Yanagihara (The People in the Trees, 2013) takes the still-bold leap of writing about characters who don’t share her background; in addition to being male, JB is African-American, Malcolm has a black father and white mother, Willem is white, and “Jude’s race was undetermined”—deserted at birth, he was raised in a monastery and had an unspeakably traumatic childhood that’s revealed slowly over the course of the book. Two of them are gay, one straight and one bisexual. There isn’t a single significant female character, and for a long novel, there isn’t much plot. There aren’t even many markers of what’s happening in the outside world; Jude moves to a loft in SoHo as a young man, but we don’t see the neighborhood change from gritty artists’ enclave to glitzy tourist destination.
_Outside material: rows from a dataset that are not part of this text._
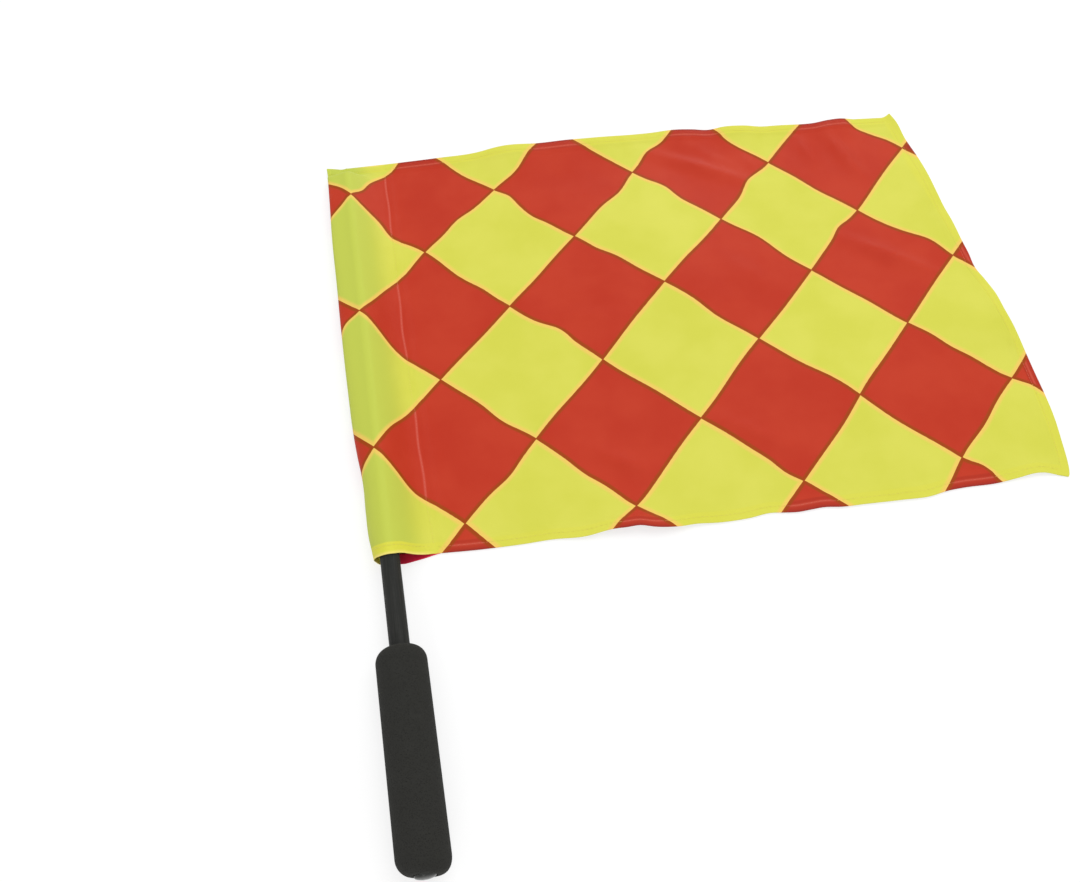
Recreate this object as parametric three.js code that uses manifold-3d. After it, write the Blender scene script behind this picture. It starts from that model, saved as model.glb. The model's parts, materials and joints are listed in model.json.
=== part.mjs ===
// Linesman flag lying on a flat surface, in millimetres, +Z up.
// The pole points along +Y and the cloth reaches out along +X.
// The cloth is one sheet. Its sleeve goes round the pole and is closed at the top.
import * as THREE from 'three';
import { mergeVertices } from 'three/addons/utils/BufferGeometryUtils.js';
import Module from 'manifold-3d';

// Cloth
const CLOTH_HEIGHT = 319;
const CLOTH_REACH = 417;
const FLY_BULGE = 11;
const FLY_BULGE_SHARE = 0.34;
const FLY_DROP = 10;
const CLOTH_THICKNESS = 0.8;
const HEM_WIDTH = 5;
const CLOSING_MARGIN = 1.5;
const SEAM_REACH = 26;
const FOLD_REACH = 14;
const MOUTH_FOLD_REACH = 9;
const TOP_FOLD_REACH = 15;
const FOLD_HEIGHT = 10.5;
const MOUTH_FLARE_LENGTH = 60;

// Pole and its plugs
const POLE_DIAMETER = 11.2;
const POLE_WALL = 1.5;
const BARE_POLE_LENGTH = 56;
const TIP_TO_HEM = 11;
const TOP_PLUG_DOME = 3;
const TOP_PLUG_DEPTH = 14;
const BUTT_PLUG_DOME = 3;
const BUTT_PLUG_DEPTH = 18;
const PLUG_RIM = 1;

// Grip
const GRIP_DIAMETER = 27.8;
const GRIP_LENGTH = 114;
const GRIP_SHOULDER_LENGTH = 8;
const GRIP_SHOULDER_DEPTH = 7.2;

// Thread
const THREAD_DIAMETER = 0.6;

// Clearances and the overrun of a cut
const SLEEVE_CLEARANCE = 0.4;
const FIT_CLEARANCE = 0.3;
const THREAD_CLEARANCE = 0.3;
const CUT_OVERRUN = 4;

// Gentle swells of the lying cloth: height, then place and spread over the panel as shares of
// its reach from the pole and of its height from the mouth hem.
const SWELL_HEIGHT = 6.5;
const SWELL_SHARES = { x: 0.5, y: 0.66, spreadX: 0.24, spreadY: 0.3 };
const HEM_WAVE_HEIGHT = 6;
const HEM_WAVE_SHARES = { x: 0.35, y: 0, spreadX: 0.08, spreadY: 0.07 };
const LOW_SWELL_HEIGHT = 3.5;
const LOW_SWELL_SHARES = { x: 0.74, y: 0.26, spreadX: 0.13, spreadY: 0.18 };
const FLY_FOLD_HEIGHT = 4;
const FLY_FOLD_SHARES = { x: 1, y: 0.36, spreadX: 0.12, spreadY: 0.07 };

// Counts
const ROUND_SEGMENTS = 36;
const SHOULDER_SEGMENTS = 7;
const DOME_SEGMENTS = 5;
const PANEL_STEPS = 12;
const ROW_STEPS = 11;
const CLOSING_STEPS = 3;
const DRAPE_STEPS = 6;
const ARC_STEPS = 5;
const SIDE_STEPS = 4;
const UNDER_STEPS = 3;
const THREAD_SIDES = 6;
const THREAD_STEPS = 44;

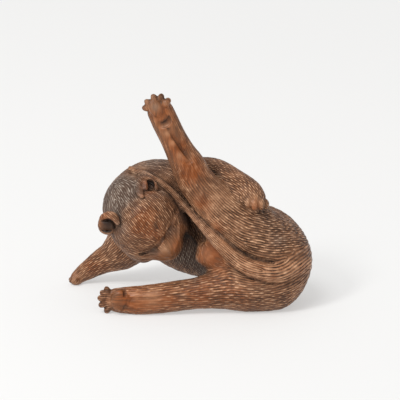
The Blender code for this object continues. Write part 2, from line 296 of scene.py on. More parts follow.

What we get instead is an intensely interior look at the friends’ psyches and relationships, and it’s utterly enthralling. The four men think about work and creativity and success and failure; they cook for each other, compete with each other and jostle for each other’s affection. JB bases his entire artistic career on painting portraits of his friends, while Malcolm takes care of them by designing their apartments and houses. When Jude, as an adult, is adopted by his favorite Harvard law professor, his friends join him for Thanksgiving in Cambridge every year. And when Willem becomes a movie star, they all bask in his glow. Eventually, the tone darkens and the story narrows to focus on Jude as the pain of his past cuts deep into his carefully constructed life.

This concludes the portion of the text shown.